Question

A hydraulic lift in a garage has two pistons: a small one of cross-sectional area 3.60cm2 and a large one of cross-sectional area 250cm2 .

a) If this lift is designed to raise a 3300-kg car, what minimum force must be applied to the small piston?

b)If the force is applied through compressed air, what must be the minimum air pressure applied to the small piston?

Answer 1

one piston has 250/4 = 62.5 times the area of the other.

That means 1 Newton of force on the small piston is multiplied into 62.5 Newtons of force on the large piston.
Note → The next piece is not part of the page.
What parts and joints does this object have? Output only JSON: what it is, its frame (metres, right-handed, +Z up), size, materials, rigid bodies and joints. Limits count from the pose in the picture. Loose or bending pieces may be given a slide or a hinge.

First we must find the weight of the car:
W = m*g
where W is weight, m is mass, and g is gravity.
W = (3,500 kg) * (9.81 m/s^2)
W = 34,335 N

So the car pushes down with 34,335 N of force. Presumably it is on the large piston. The applied force with which we must push on the small piston to exactly balance the car is:
Fapplied = (34,335 N) / 62.5
Fapplied = 549.36 N

If the force is applied via gas pressure (or liquid pressure), we can convert this force into a pressure using the definition of pressure:
P = F / A
where P is pressure, F is force, and A is area.
P = (549.36 N) / (4 cm^2)
P = (549.36 N) / (0.0004 m^2)
P = 1,373,400 N/m^2
P = 1,373,400 Pa

The pressure on the small piston (which ends up being the same pressure on the large piston) must be 1,373,400 Pascals, or about 13.56 atmospheres differential pressure.